┌────────

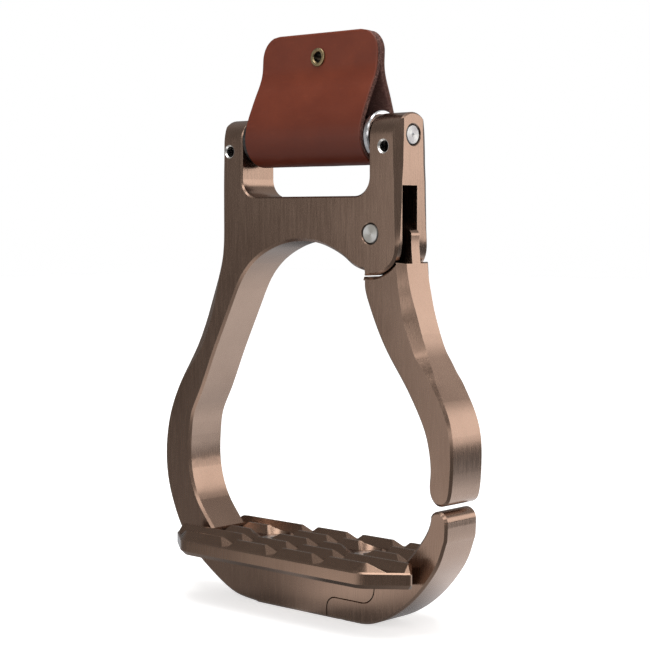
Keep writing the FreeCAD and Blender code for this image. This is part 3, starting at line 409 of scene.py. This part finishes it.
class Strip:
    """Middle line of the leather: vectors (y, z, 0), from the front top to the back top."""

    def __init__(self):
        front = [(-y, z) for y, z in BACK_RUN]
        angles = [math.radians(degrees) for degrees in range(190, 360, 10)]
        wrap = [(MID_R * math.cos(angle), MID_R * math.sin(angle)) for angle in angles]
        outline = [(y, z, 0.0) for y, z in front + wrap + BACK_RUN[::-1]]
        self.line = resample(smooth_curve(outline, CURVE_STEPS), ROW_STEP)
        self.rows = len(self.line)
        self.along = [0.0]
        for a, b in zip(self.line, self.line[1:]):
            self.along.append(self.along[-1] + (b - a).length)
        self.length = self.along[-1]

    def from_end(self, row):
        """Distance along the strip to the nearer end."""
        return min(self.along[row], self.length - self.along[row])

    def tangent(self, row):
        ahead = self.line[min(row + 1, self.rows - 1)]
        return (ahead - self.line[max(row - 1, 0)]).normalized()

    def half_width(self, row):
        if self.from_end(row) >= CORNER_R:
            return HALF_WIDTH
        inset = CORNER_R - self.from_end(row)
        return HALF_WIDTH - CORNER_R + math.sqrt(CORNER_R ** 2 - inset ** 2)

    def across(self, row, column):
        """x of a column; columns crowd towards the cut edges to draw their rounding."""
        u = -1.0 + 2.0 * column / COLUMNS
        return self.half_width(row) * (u * 0.55 + 0.45 * math.sin(u * math.pi / 2))

    def half_thickness(self, row, x):
        to_edge = min(self.half_width(row) - abs(x), self.from_end(row))
        half = THICK / 2
        if to_edge < EDGE_R:
            k = 1.0 - to_edge / EDGE_R
            half -= EDGE_R * (1.0 - math.sqrt(max(0.0, 1.0 - k * k)))
        return half

    def relief(self, row, x):
        """Soft unevenness of the hide, and a slight draw round the eyelet."""
        height = 0.07 * noise.noise(Vector((x * 0.09, self.along[row] * 0.07, 4.0)))
        radius = math.hypot(x, self.from_end(row) - DIMPLE_FROM_END)
        if radius < DIMPLE_R:
            height -= DIMPLE_DEPTH * (1 - radius / DIMPLE_R) ** 2
        return height

    def place(self, face, row, x):
        tangent = self.tangent(row)
        outward = Vector((tangent[1], -tangent[0], 0.0))
        if face == OUTER:
            offset = self.half_thickness(row, x) + self.relief(row, x)
        else:
            offset = -self.half_thickness(row, x)
        y, z, _ = self.line[row] + outward * offset
        radius = math.hypot(y, z)
        if face == INNER and radius < INNER_LIMIT:
            y, z = y * (INNER_LIMIT / radius), z * (INNER_LIMIT / radius)
        return x, y, z


def cell_corners(i, j):
    return [(i, j), (i, j + 1), (i + 1, j + 1), (i + 1, j)]


def cells_around(i, j):
    return [(i - 1, j - 1), (i - 1, j), (i, j - 1), (i, j)]


def cut_eyelet_holes(bm, strip, grid, flat):
    """Open a round hole through both runs; returns the cells removed."""
    def from_hole(i, j):
        return math.hypot(flat[i, j][0], strip.from_end(i) - HOLE_FROM_END)

    gone = {(i, j) for i in range(strip.rows - 1) for j in range(COLUMNS)
            if sum(from_hole(*corner) for corner in cell_corners(i, j)) / 4 < HOLE_R}
    corners = {corner for cell in gone for corner in cell_corners(*cell)}
    lost = {corner for corner in corners if all(cell in gone for cell in cells_around(*corner))}
    # Pull the ragged rim onto the circle
    for i, j in corners - lost:
        scale = HOLE_R / from_hole(i, j)
        slide = (strip.from_end(i) - HOLE_FROM_END) * (scale - 1.0)
        if strip.along[i] >= strip.length / 2:
            slide = -slide
        tangent = strip.tangent(i)
        for face in (OUTER, INNER):
            vert = grid[face, i, j]
            _, y, z = vert.co
            vert.co = (flat[i, j][0] * scale, y + tangent[0] * slide, z + tangent[1] * slide)
    for key in [key for key in grid if key[1:] in lost]:
        bm.verts.remove(grid.pop(key))
    return gone


def leather_cover():
    strip = Strip()
    rows = strip.rows
    bm = bmesh.new()
    uv = bm.loops.layers.uv.new("strip")
    grid = {}                   # (face, row, column): vertex
    flat = {}                   # (row, column): (across, along) on the flat strip
    for i in range(rows):
        for face in (OUTER, INNER):
            for j in range(COLUMNS + 1):
                x = strip.across(i, j)
                grid[face, i, j] = bm.verts.new(strip.place(face, i, x))
                flat[i, j] = (x, strip.along[i])
    gone = cut_eyelet_holes(bm, strip, grid, flat)

    def quad(keys, slot):
        polygon = bm.faces.new([grid[key] for key in keys])
        polygon.material_index = slot
        polygon.smooth = True
        for loop, key in zip(polygon.loops, keys):
            across, along = flat[key[1:]]
            loop[uv].uv = (across * MM, along * MM)

    for i in range(rows - 1):
        for j in range(COLUMNS):
            if (i, j) in gone:
                continue
            a, b, c, d = cell_corners(i, j)
            quad([(OUTER, *corner) for corner in (a, b, c, d)], GRAIN)
            quad([(INNER, *corner) for corner in (a, d, c, b)], FLESH)
            # Wall of the hole wherever the neighbouring cell was removed
            for neighbour, start, end in (((i - 1, j), a, b), ((i + 1, j), c, d),
                                          ((i, j - 1), d, a), ((i, j + 1), b, c)):
                if neighbour in gone:
                    quad([(OUTER, *end), (OUTER, *start), (INNER, *start), (INNER, *end)],
                         CUT_EDGE)
        for j in (0, COLUMNS):
            keys = [(OUTER, i, j), (OUTER, i + 1, j), (INNER, i + 1, j), (INNER, i, j)]
            quad(keys if j == 0 else keys[::-1], CUT_EDGE)
    for i in (0, rows - 1):
        for j in range(COLUMNS):
            keys = [(OUTER, i, j), (INNER, i, j), (INNER, i, j + 1), (OUTER, i, j + 1)]
            quad(keys if i == 0 else keys[::-1], CUT_EDGE)
    bmesh.ops.recalc_face_normals(bm, faces=bm.faces)
    mesh = bpy.data.meshes.new("cover_leather")
    bm.to_mesh(mesh)
    bm.free()

    cos, sin = math.cos(LEAN), math.sin(LEAN)
    for vert in mesh.vertices:
        x, y, z = vert.co
        vert.co = (x * MM, (y * cos - z * sin) * MM, (y * sin + z * cos + AXLE_Z) * MM)
    cover = bpy.data.objects.new("cover_leather", mesh)
    bpy.context.scene.collection.objects.link(cover)
    return cover


# ================================================================  leather materials
def leather_grain():
    """Smooth finished side: fine pores, faint creases and a waxed sheen."""
    g = MaterialGraph("leather_grain")
    strip = g.strip_mapping()
    pores = g.voronoi(strip, scale=2300.0)
    cells = g.voronoi(strip, scale=1250.0, feature="DISTANCE_TO_EDGE")
    cloud = g.noise(strip, scale=70.0, detail=4.0, rough=0.6)
    broad = g.noise(strip, scale=24.0, detail=2.0)
    crease = g.noise(g.strip_mapping(scale=(160, 620, 160)), detail=5.0, rough=0.65)
    color = g.mix(g.remap(cloud), srgb(116, 47, 23), srgb(132, 57, 29))
    color = g.mix(g.remap(broad, span=(0.35, 0.65), to=(0.0, 0.55)), color, srgb(106, 41, 20))
    color = g.mix(g.remap(crease, span=(0.58, 0.74), to=(0.0, 0.35)), color, srgb(150, 74, 46))
    color = g.mix(g.remap(pores, span=(0.0, 0.28), to=(0.45, 0.0)), color, srgb(70, 27, 17))
    # Painted shade: the leather darkens towards its lower part, where it wraps under the roller
    painted_low_shade = g.remap(g.xyz()[2], span=(0.166, 0.196), to=(0.72, 0.0))
    color = g.mix(painted_low_shade, color, srgb(84, 28, 11))
    wear = g.math("MULTIPLY", g.edge(radius=0.0009, span=(0.01, 0.3)), 0.35)
    color = g.mix(wear, color, srgb(150, 84, 60))
    roughness = g.math("ADD", g.remap(cloud, to=(0.40, 0.50)),
                       g.remap(crease, span=(0.4, 0.7), to=(-0.03, 0.06)))
    normal = g.bump(g.remap(cells, span=(0.0, 0.22)), strength=0.16, distance=0.00005)
    normal = g.bump(crease, strength=0.16, distance=0.00012, normal=normal)
    normal = g.bump(broad, strength=0.35, distance=0.0006, normal=normal)
    return g.surface(color, roughness, normal)


def leather_cut_edge():
    """Raw cut edge: layered fibres, fuzzy and dull."""
    g = MaterialGraph("leather_cut_edge")
    fibre = g.noise(g.mapping(scale=(1500, 1500, 1500)), detail=6.0, rough=0.72)
    layers = g.noise(g.mapping(scale=(300, 2600, 700)), detail=4.0, rough=0.6)
    color = g.ramp(fibre, [(0.34, srgb(52, 28, 24)), (0.50, srgb(104, 66, 56)),
                           (0.64, srgb(176, 132, 118))])
    color = g.mix(g.remap(layers, span=(0.4, 0.65), to=(0.0, 0.45)), color, srgb(70, 42, 36))
    normal = g.bump(fibre, strength=0.7, distance=0.00025)
    normal = g.bump(layers, strength=0.5, distance=0.0002, normal=normal)
    return g.surface(color, roughness=0.92, normal=normal)


def leather_flesh():
    """Napped inner side."""
    g = MaterialGraph("leather_flesh_side")
    fibre = g.noise(g.strip_mapping(), scale=1700.0, detail=6.0, rough=0.75)
    nap = g.noise(g.strip_mapping(scale=(300, 900, 300)), detail=4.0, rough=0.6)
    color = g.ramp(fibre, [(0.32, srgb(88, 58, 54)), (0.52, srgb(136, 98, 90)),
                           (0.70, srgb(184, 146, 134))])
    color = g.mix(g.remap(nap, span=(0.35, 0.65), to=(0.0, 0.5)), color, srgb(104, 72, 66))
    return g.surface(color, roughness=0.95,
                     normal=g.bump(fibre, strength=0.6, distance=0.00018))


cover = leather_cover()
for material in (leather_grain(), leather_cut_edge(), leather_flesh()):
    cover.data.materials.append(material)
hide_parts("leather_cover")
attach(cover, "leather_cover")


# ================================================================  studio
def floor_material():
    """Near-white floor for the camera; all other rays see a shaped glow instead."""
    g = MaterialGraph("floor")
    grey = g.mix(g.noise(g.mapping(), scale=3.0, detail=2.0),
                 (0.90, 0.90, 0.90), (0.93, 0.93, 0.93))
    seen = g.add("ShaderNodeBsdfPrincipled", {
        "Base Color": grey, "Metallic": 0.0, "Roughness": 0.7,
        "Emission Color": (1, 1, 1), "Emission Strength": 0.62})

    distance = g.vector_math("LENGTH", g.object_coords)
    x, y, _ = g.xyz()
    to_back = {"span": (-0.03, 0.03)}       # y range where front turns into back
    # Front: a bright sector of bearings, in degrees from +X, centred near -Y
    degrees = g.math("MULTIPLY", g.math("ARCTAN2", y, x), 180.0 / math.pi)
    front = g.math("MULTIPLY", g.remap(degrees, span=(-140.0, -112.0), to=(0.22, 0.85)),
                   g.remap(degrees, span=(-88.0, -66.0), to=(1.0, 0.22)))
    # Back: brighter towards +X, dim further off
    back = g.math("MULTIPLY", g.remap(x, span=(-0.10, 0.05), to=(0.58, 1.15)),
                  g.remap(distance, span=(0.24, 0.37), to=(1.0, 0.18)))
    sides = g.math("ADD", g.math("MULTIPLY", front, g.remap(y, to=(1.0, 0.0), **to_back)),
                   g.math("MULTIPLY", back, g.remap(y, **to_back)))
    # Painted contact shadow: a dark ellipse under the object, by its half sizes in x and y
    ellipse = g.hypot(g.math("DIVIDE", x, 0.064), g.math("DIVIDE", y, 0.036))
    painted_contact_shadow = g.remap(ellipse, span=(0.7, 1.15), to=(0.34, 1.0))
    falloff = g.remap(distance, span=(0.10, 0.90), to=(1.30, 0.55))
    glow = g.add("ShaderNodeEmission", {
        "Color": g.mix(g.remap(y, **to_back), (1.0, 0.985, 0.98), (0.92, 1.0, 1.07)),
        "Strength": g.math("MULTIPLY", g.math("MULTIPLY", falloff, sides), painted_contact_shadow)})
    return g.finish(g.camera_switch(hidden=glow.outputs[0], seen=seen.outputs[0]))


bpy.ops.mesh.primitive_plane_add(size=6.0, location=(0, 0, -0.0002))
floor = bpy.context.object
floor.name = "studio_floor"
floor.data.materials.append(floor_material())


def bearing(degrees, z):
    """Direction at an angle from +X towards +Y, with the given rise."""
    return (math.cos(math.radians(degrees)), math.sin(math.radians(degrees)), z)


# Soft round panels: direction, full inside and gone beyond (degrees off it), level
PANELS = [
    (bearing(50, 0.20), 13, 22, 2.05),
    (bearing(-33, 0.16), 4, 12, 1.45),
    (bearing(-92, 0.02), 15, 23, 1.9),
    (bearing(-50, 0.80), 7, 16, 2.5),
    ((0.1, 0.3, 1.0), 15, 62, 0.32),
]
AMBIENT = 0.24


def studio_world():
    """Dim surroundings with bright panels; plain white for the camera."""
    world = bpy.data.worlds.new("studio")
    bpy.context.scene.world = world
    world.use_nodes = True
    g = Graph(world.node_tree)
    coords = g.add("ShaderNodeTexCoord").outputs["Generated"]
    levels = []
    for direction, inner, outer, level in PANELS:
        facing = g.vector_math("DOT_PRODUCT", coords, Vector(direction).normalized())
        span = (math.cos(math.radians(outer)), math.cos(math.radians(inner)))
        levels.append(g.remap(facing, span=span, to=(0.0, level), curve="SMOOTHSTEP"))
    total = levels[0]
    for level in [*levels[1:], AMBIENT]:
        total = g.math("ADD", total, level)
    tent = g.add("ShaderNodeBackground", {"Color": (1.0, 0.98, 0.965), "Strength": total})
    white = g.add("ShaderNodeBackground", {"Color": (1, 1, 1), "Strength": 1.0})
    shader = g.camera_switch(hidden=tent.outputs[0], seen=white.outputs[0])
    g.add("ShaderNodeOutputWorld", {0: shader})


def area_light(name, location, target, size, power, size_y=None):
    data = bpy.data.lights.new(name, "AREA")
    data.energy = power
    data.size = size
    if size_y:
        data.shape = "RECTANGLE"
        data.size_y = size_y
    light = bpy.data.objects.new(name, data)
    bpy.context.scene.collection.objects.link(light)
    light.location = location
    aim = Vector(target) - Vector(location)
    light.rotation_euler = aim.to_track_quat("-Z", "Y").to_euler()


def add_camera():
    """Camera to the front right, looking slightly down."""
    right = Vector((0.7372782, 0.6755892, 0.0))
    up = Vector((-0.0427539, 0.0466578, 0.9979956))
    forward = Vector((-0.6742351, 0.7358004, -0.0632838))
    data = bpy.data.cameras.new("camera")
    camera = bpy.data.objects.new("camera", data)
    bpy.context.scene.collection.objects.link(camera)
    pose = Matrix((right, up, -forward)).transposed().to_4x4()
    pose.translation = (0.43637786, -0.47310585, 0.14955464)
    camera.matrix_world = pose
    data.sensor_width = 36.0
    data.lens = 94.2016431
    data.clip_start = 0.01
    bpy.context.scene.camera = camera


studio_world()
area_light("top", location=(0.1, -0.1, 1.3), target=(0, 0, 0.1), size=0.9, power=8.0)
area_light("front_soft", location=(-0.25, -0.57, 0.13), target=(0.05, 0, 0.10),
           size=0.26, size_y=0.5, power=0.30)
add_camera()
bpy.context.scene.view_settings.view_transform = "Standard"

└────────

Everything from the first line above through the line that contains "return HALF_WIDTH - CORNER_R" should be duplicated exactly, please, and nothing beyond it.

Solution for this task:
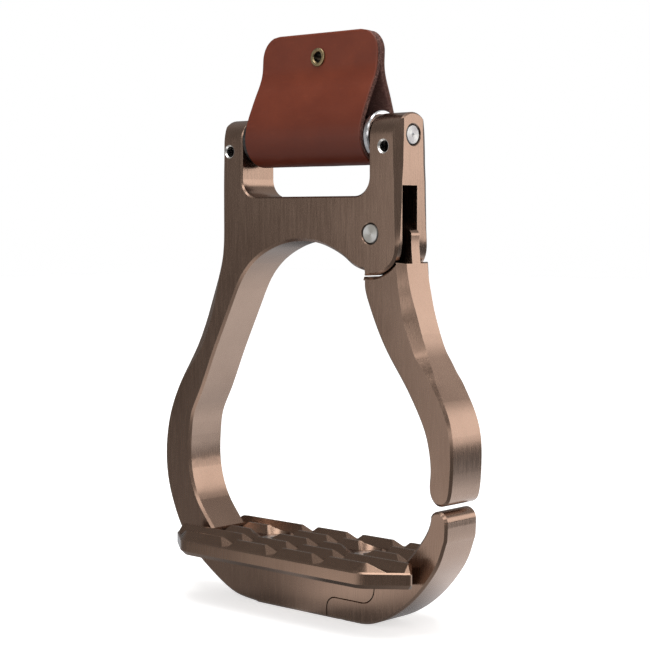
Keep writing the FreeCAD and Blender code for this image. This is part 3, starting at line 409 of scene.py. This part finishes it.
class Strip:
    """Middle line of the leather: vectors (y, z, 0), from the front top to the back top."""

    def __init__(self):
        front = [(-y, z) for y, z in BACK_RUN]
        angles = [math.radians(degrees) for degrees in range(190, 360, 10)]
        wrap = [(MID_R * math.cos(angle), MID_R * math.sin(angle)) for angle in angles]
        outline = [(y, z, 0.0) for y, z in front + wrap + BACK_RUN[::-1]]
        self.line = resample(smooth_curve(outline, CURVE_STEPS), ROW_STEP)
        self.rows = len(self.line)
        self.along = [0.0]
        for a, b in zip(self.line, self.line[1:]):
            self.along.append(self.along[-1] + (b - a).length)
        self.length = self.along[-1]

    def from_end(self, row):
        """Distance along the strip to the nearer end."""
        return min(self.along[row], self.length - self.along[row])

    def tangent(self, row):
        ahead = self.line[min(row + 1, self.rows - 1)]
        return (ahead - self.line[max(row - 1, 0)]).normalized()

    def half_width(self, row):
        if self.from_end(row) >= CORNER_R:
            return HALF_WIDTH
        inset = CORNER_R - self.from_end(row)
        return HALF_WIDTH - CORNER_R + math.sqrt(CORNER_R ** 2 - inset ** 2)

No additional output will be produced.